### DATASET RECORDS:
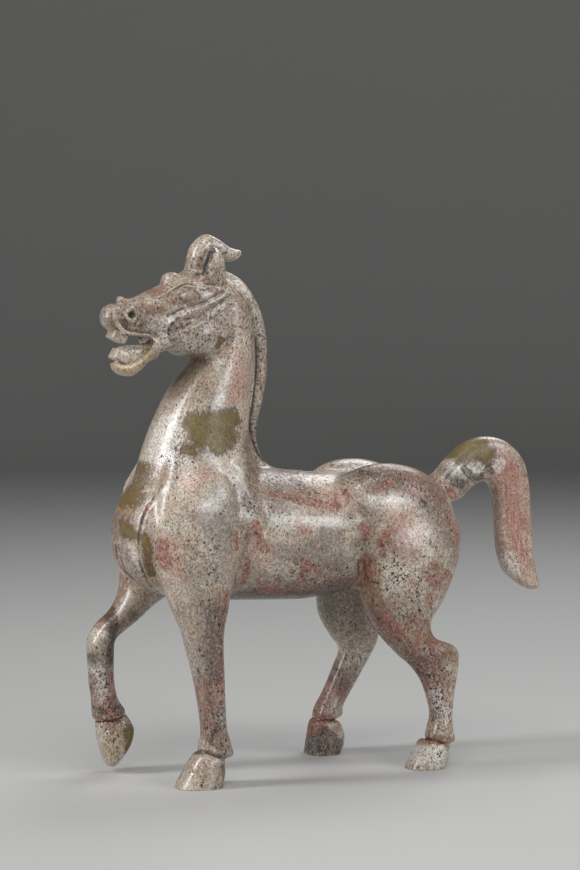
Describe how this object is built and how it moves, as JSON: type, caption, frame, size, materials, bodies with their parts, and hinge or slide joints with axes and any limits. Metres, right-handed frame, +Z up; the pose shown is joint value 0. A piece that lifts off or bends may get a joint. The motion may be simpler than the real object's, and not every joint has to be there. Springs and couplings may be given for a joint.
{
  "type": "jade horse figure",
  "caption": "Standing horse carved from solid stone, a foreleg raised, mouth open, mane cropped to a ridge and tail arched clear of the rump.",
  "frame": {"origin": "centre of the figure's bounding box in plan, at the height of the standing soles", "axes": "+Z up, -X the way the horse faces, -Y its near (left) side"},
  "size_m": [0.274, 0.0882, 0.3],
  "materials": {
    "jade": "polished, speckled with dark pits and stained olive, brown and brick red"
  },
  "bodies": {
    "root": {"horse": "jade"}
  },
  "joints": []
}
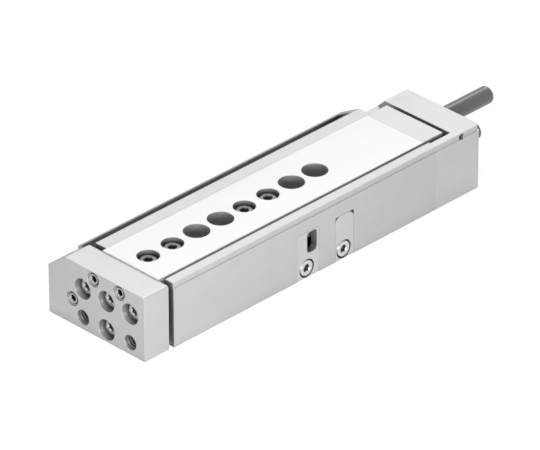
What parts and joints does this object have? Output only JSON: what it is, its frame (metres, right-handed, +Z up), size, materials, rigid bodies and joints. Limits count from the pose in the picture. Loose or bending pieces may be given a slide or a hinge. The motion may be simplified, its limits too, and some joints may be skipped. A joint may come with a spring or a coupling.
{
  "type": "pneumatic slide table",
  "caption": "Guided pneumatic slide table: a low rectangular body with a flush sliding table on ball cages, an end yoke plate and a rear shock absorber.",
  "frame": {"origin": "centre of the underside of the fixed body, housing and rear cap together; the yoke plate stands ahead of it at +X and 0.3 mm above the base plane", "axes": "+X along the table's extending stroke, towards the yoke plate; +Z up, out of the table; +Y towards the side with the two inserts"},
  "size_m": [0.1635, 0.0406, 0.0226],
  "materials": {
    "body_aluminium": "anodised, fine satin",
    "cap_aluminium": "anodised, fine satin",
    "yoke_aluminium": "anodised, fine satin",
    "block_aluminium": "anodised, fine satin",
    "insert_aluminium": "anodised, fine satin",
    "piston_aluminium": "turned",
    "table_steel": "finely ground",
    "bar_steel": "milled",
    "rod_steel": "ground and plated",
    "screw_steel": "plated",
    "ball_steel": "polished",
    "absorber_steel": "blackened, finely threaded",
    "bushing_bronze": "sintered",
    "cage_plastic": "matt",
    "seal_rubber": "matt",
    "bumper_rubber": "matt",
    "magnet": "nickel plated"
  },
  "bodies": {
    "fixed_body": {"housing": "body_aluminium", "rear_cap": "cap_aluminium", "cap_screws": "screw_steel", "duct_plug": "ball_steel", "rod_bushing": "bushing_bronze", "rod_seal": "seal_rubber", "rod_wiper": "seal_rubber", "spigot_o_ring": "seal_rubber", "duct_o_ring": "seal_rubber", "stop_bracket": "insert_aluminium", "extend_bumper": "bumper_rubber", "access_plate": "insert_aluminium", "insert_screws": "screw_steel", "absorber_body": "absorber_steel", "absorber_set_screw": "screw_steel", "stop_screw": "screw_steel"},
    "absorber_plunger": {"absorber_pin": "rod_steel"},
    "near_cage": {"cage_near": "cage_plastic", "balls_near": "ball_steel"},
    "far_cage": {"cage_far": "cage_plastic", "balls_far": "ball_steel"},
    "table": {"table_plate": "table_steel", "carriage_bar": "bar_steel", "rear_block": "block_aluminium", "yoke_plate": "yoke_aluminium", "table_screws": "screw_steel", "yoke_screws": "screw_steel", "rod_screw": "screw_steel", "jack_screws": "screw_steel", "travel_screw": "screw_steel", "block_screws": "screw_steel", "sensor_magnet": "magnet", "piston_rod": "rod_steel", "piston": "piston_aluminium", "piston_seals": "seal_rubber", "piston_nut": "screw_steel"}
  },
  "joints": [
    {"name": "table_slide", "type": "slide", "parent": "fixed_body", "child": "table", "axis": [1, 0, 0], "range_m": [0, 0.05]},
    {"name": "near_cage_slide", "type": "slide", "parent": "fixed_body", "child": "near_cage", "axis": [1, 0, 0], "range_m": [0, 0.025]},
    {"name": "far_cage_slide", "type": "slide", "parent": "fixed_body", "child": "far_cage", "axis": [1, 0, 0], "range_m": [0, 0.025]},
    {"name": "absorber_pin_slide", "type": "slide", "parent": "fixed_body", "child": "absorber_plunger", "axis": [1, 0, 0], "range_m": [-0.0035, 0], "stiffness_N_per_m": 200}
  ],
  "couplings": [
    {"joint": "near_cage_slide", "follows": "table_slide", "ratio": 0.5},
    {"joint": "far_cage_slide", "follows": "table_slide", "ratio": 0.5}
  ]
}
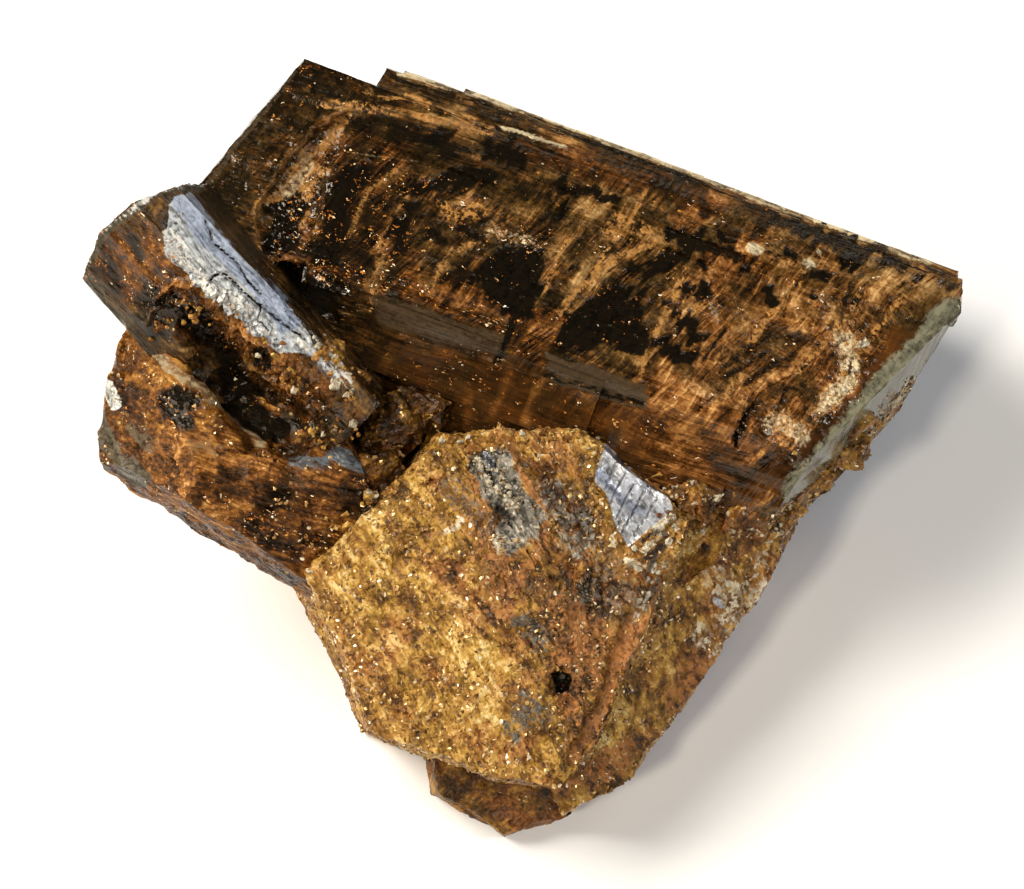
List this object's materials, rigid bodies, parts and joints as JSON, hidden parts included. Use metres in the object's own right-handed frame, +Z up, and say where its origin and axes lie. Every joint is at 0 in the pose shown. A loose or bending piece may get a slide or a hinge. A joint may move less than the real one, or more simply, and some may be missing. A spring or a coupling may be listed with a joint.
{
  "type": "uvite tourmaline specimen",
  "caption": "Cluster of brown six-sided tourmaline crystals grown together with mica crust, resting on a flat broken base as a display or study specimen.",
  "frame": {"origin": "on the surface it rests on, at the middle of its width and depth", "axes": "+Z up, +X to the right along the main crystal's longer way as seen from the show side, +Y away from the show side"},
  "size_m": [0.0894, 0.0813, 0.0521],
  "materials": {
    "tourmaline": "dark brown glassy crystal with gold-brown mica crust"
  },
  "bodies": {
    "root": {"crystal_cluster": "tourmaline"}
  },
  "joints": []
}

### WRITTEN EXERCISE:
All of the entries above should be written out again exactly.

### TASK OUTPUT:
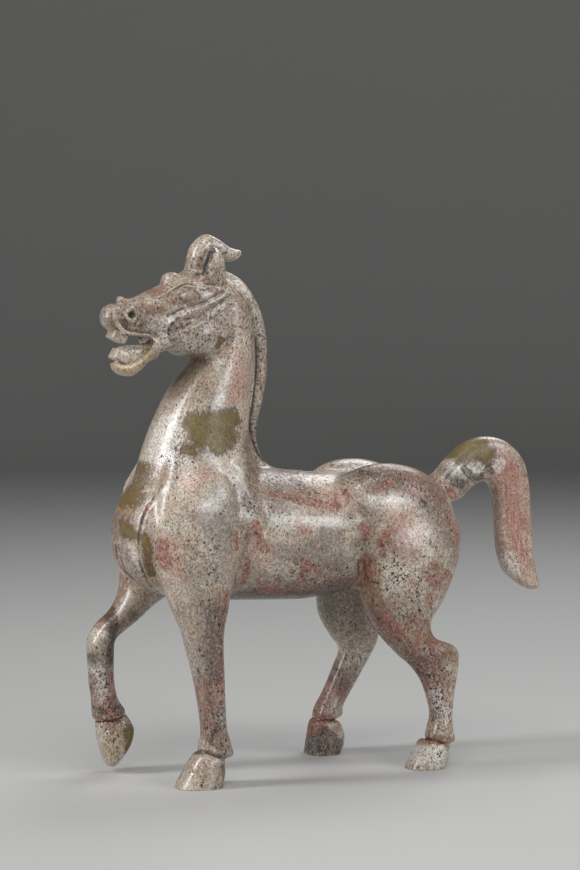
Describe how this object is built and how it moves, as JSON: type, caption, frame, size, materials, bodies with their parts, and hinge or slide joints with axes and any limits. Metres, right-handed frame, +Z up; the pose shown is joint value 0. A piece that lifts off or bends may get a joint. The motion may be simpler than the real object's, and not every joint has to be there. Springs and couplings may be given for a joint.
{
  "type": "jade horse figure",
  "caption": "Standing horse carved from solid stone, a foreleg raised, mouth open, mane cropped to a ridge and tail arched clear of the rump.",
  "frame": {"origin": "centre of the figure's bounding box in plan, at the height of the standing soles", "axes": "+Z up, -X the way the horse faces, -Y its near (left) side"},
  "size_m": [0.274, 0.0882, 0.3],
  "materials": {
    "jade": "polished, speckled with dark pits and stained olive, brown and brick red"
  },
  "bodies": {
    "root": {"horse": "jade"}
  },
  "joints": []
}
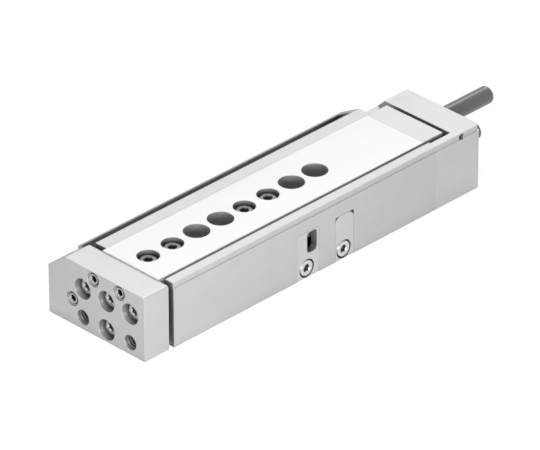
What parts and joints does this object have? Output only JSON: what it is, its frame (metres, right-handed, +Z up), size, materials, rigid bodies and joints. Limits count from the pose in the picture. Loose or bending pieces may be given a slide or a hinge. The motion may be simplified, its limits too, and some joints may be skipped. A joint may come with a spring or a coupling.
{
  "type": "pneumatic slide table",
  "caption": "Guided pneumatic slide table: a low rectangular body with a flush sliding table on ball cages, an end yoke plate and a rear shock absorber.",
  "frame": {"origin": "centre of the underside of the fixed body, housing and rear cap together; the yoke plate stands ahead of it at +X and 0.3 mm above the base plane", "axes": "+X along the table's extending stroke, towards the yoke plate; +Z up, out of the table; +Y towards the side with the two inserts"},
  "size_m": [0.1635, 0.0406, 0.0226],
  "materials": {
    "body_aluminium": "anodised, fine satin",
    "cap_aluminium": "anodised, fine satin",
    "yoke_aluminium": "anodised, fine satin",
    "block_aluminium": "anodised, fine satin",
    "insert_aluminium": "anodised, fine satin",
    "piston_aluminium": "turned",
    "table_steel": "finely ground",
    "bar_steel": "milled",
    "rod_steel": "ground and plated",
    "screw_steel": "plated",
    "ball_steel": "polished",
    "absorber_steel": "blackened, finely threaded",
    "bushing_bronze": "sintered",
    "cage_plastic": "matt",
    "seal_rubber": "matt",
    "bumper_rubber": "matt",
    "magnet": "nickel plated"
  },
  "bodies": {
    "fixed_body": {"housing": "body_aluminium", "rear_cap": "cap_aluminium", "cap_screws": "screw_steel", "duct_plug": "ball_steel", "rod_bushing": "bushing_bronze", "rod_seal": "seal_rubber", "rod_wiper": "seal_rubber", "spigot_o_ring": "seal_rubber", "duct_o_ring": "seal_rubber", "stop_bracket": "insert_aluminium", "extend_bumper": "bumper_rubber", "access_plate": "insert_aluminium", "insert_screws": "screw_steel", "absorber_body": "absorber_steel", "absorber_set_screw": "screw_steel", "stop_screw": "screw_steel"},
    "absorber_plunger": {"absorber_pin": "rod_steel"},
    "near_cage": {"cage_near": "cage_plastic", "balls_near": "ball_steel"},
    "far_cage": {"cage_far": "cage_plastic", "balls_far": "ball_steel"},
    "table": {"table_plate": "table_steel", "carriage_bar": "bar_steel", "rear_block": "block_aluminium", "yoke_plate": "yoke_aluminium", "table_screws": "screw_steel", "yoke_screws": "screw_steel", "rod_screw": "screw_steel", "jack_screws": "screw_steel", "travel_screw": "screw_steel", "block_screws": "screw_steel", "sensor_magnet": "magnet", "piston_rod": "rod_steel", "piston": "piston_aluminium", "piston_seals": "seal_rubber", "piston_nut": "screw_steel"}
  },
  "joints": [
    {"name": "table_slide", "type": "slide", "parent": "fixed_body", "child": "table", "axis": [1, 0, 0], "range_m": [0, 0.05]},
    {"name": "near_cage_slide", "type": "slide", "parent": "fixed_body", "child": "near_cage", "axis": [1, 0, 0], "range_m": [0, 0.025]},
    {"name": "far_cage_slide", "type": "slide", "parent": "fixed_body", "child": "far_cage", "axis": [1, 0, 0], "range_m": [0, 0.025]},
    {"name": "absorber_pin_slide", "type": "slide", "parent": "fixed_body", "child": "absorber_plunger", "axis": [1, 0, 0], "range_m": [-0.0035, 0], "stiffness_N_per_m": 200}
  ],
  "couplings": [
    {"joint": "near_cage_slide", "follows": "table_slide", "ratio": 0.5},
    {"joint": "far_cage_slide", "follows": "table_slide", "ratio": 0.5}
  ]
}
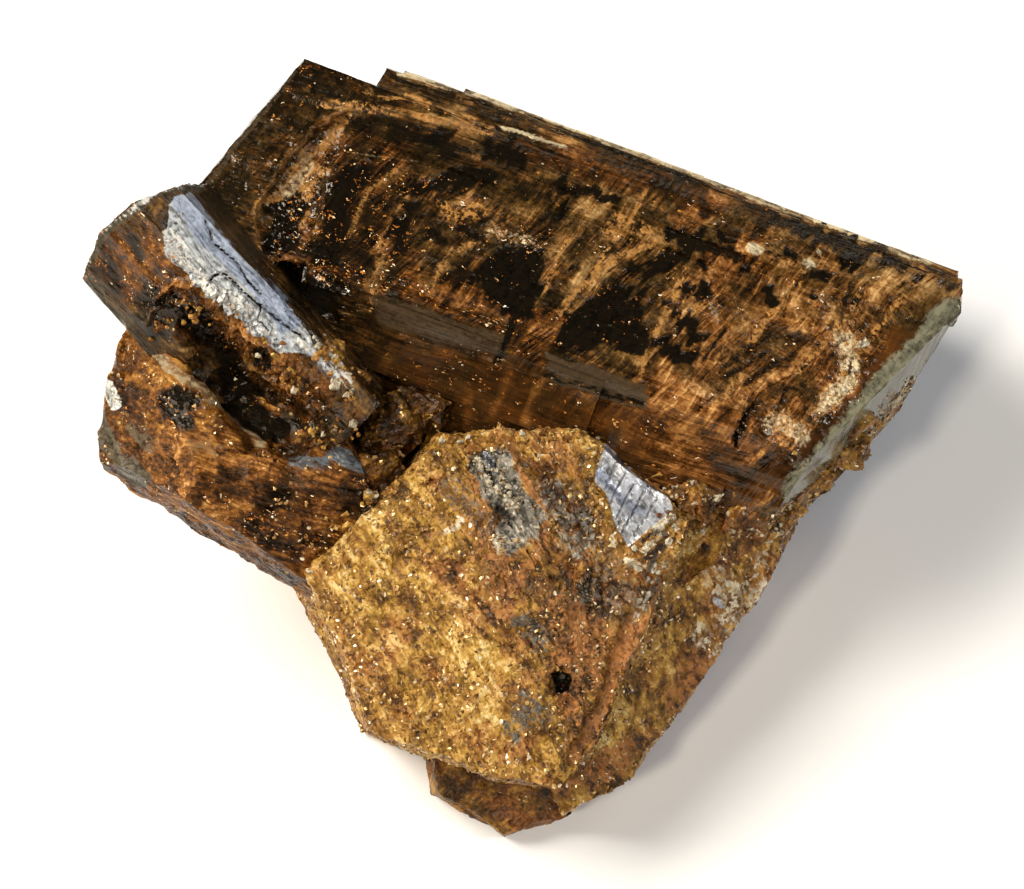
List this object's materials, rigid bodies, parts and joints as JSON, hidden parts included. Use metres in the object's own right-handed frame, +Z up, and say where its origin and axes lie. Every joint is at 0 in the pose shown. A loose or bending piece may get a slide or a hinge. A joint may move less than the real one, or more simply, and some may be missing. A spring or a coupling may be listed with a joint.
{
  "type": "uvite tourmaline specimen",
  "caption": "Cluster of brown six-sided tourmaline crystals grown together with mica crust, resting on a flat broken base as a display or study specimen.",
  "frame": {"origin": "on the surface it rests on, at the middle of its width and depth", "axes": "+Z up, +X to the right along the main crystal's longer way as seen from the show side, +Y away from the show side"},
  "size_m": [0.0894, 0.0813, 0.0521],
  "materials": {
    "tourmaline": "dark brown glassy crystal with gold-brown mica crust"
  },
  "bodies": {
    "root": {"crystal_cluster": "tourmaline"}
  },
  "joints": []
}